Tap into Manitoba's scientific community for help during pandemic, scientist says
Province currently getting help from U of M and Red River College students, Dynacare
An emerging diseases expert says more can be done to address the backlog in novel coronavirus testing in Manitoba and beyond.
Jason Kindrachuk, an associate professor at the University of Manitoba and a Canada research chair in emerging diseases, says provinces should be asking the medical community for more help.
"That frustrates me, because I think we have all these really talented people here that do this as part of their daily lives and are interested in helping with the public health and in particularly during public health crises," Kindrachuk said in a phone interview Thursday.
"We need to take better utilization of those resources. It just simply does not make sense not to."
Kindrachuk is especially concerned about the backlog in testing. There are many people in the province who are capable of helping out and have the equipment to do so, he said.
In Alberta, medical students were tapped to help with contact tracing by getting in touch with people in the province who have come in contact with someone who tested positive for COVID-19.
In addition, pharmacists are being paid by the Alberta government to do coronavirus testing.
In Manitoba, about 200 students in fields like health sciences, dentistry, medicine, nursing, pharmacy and rehabilitation were helping screen patients at testing centres.
And Shared Health chief nursing officer Lanette Siragusa said Friday that 14 health information management students at Red River College are volunteering to help track the virus.
In addition, Dynacare, a medical laboratory services company, is helping the province deliver negative test results.
Chief provincial public health officer Brent Roussin said Friday that he hopes the province will be able to remove the backlog within a week to provide test results to patients between 24 to 48 hours.
"It's not lab capacity that is the rate-limiting step. It's the reagent," said Dr. Roussin. "So there's lots of capacity in other places but they would have the same issue with obtaining that reagent."

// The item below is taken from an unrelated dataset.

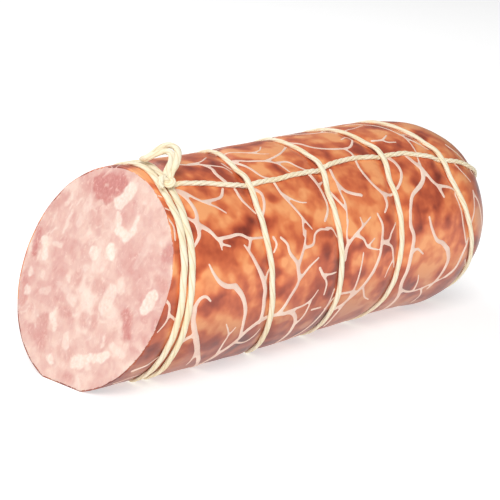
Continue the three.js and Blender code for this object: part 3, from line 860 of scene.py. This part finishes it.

Roussin says the lab "came up with innovative strategies to increase to where we are now. Well-connected nationally, well-connected within the province, so they're constantly looking at ways like this [to increase capacity]."
Kindrachuk said more can be done.
He was in West Africa during the Ebola crisis in 2014 and 2015 and worked with a number of researchers and medical professionals who have lab and field experience.
"Clearly in Manitoba we have backgrounds in working with viruses in general, let alone other emerging viruses that came out in the field during epidemics or outbreaks," he said.
"I think that the unfortunate side is we have not talked to these people."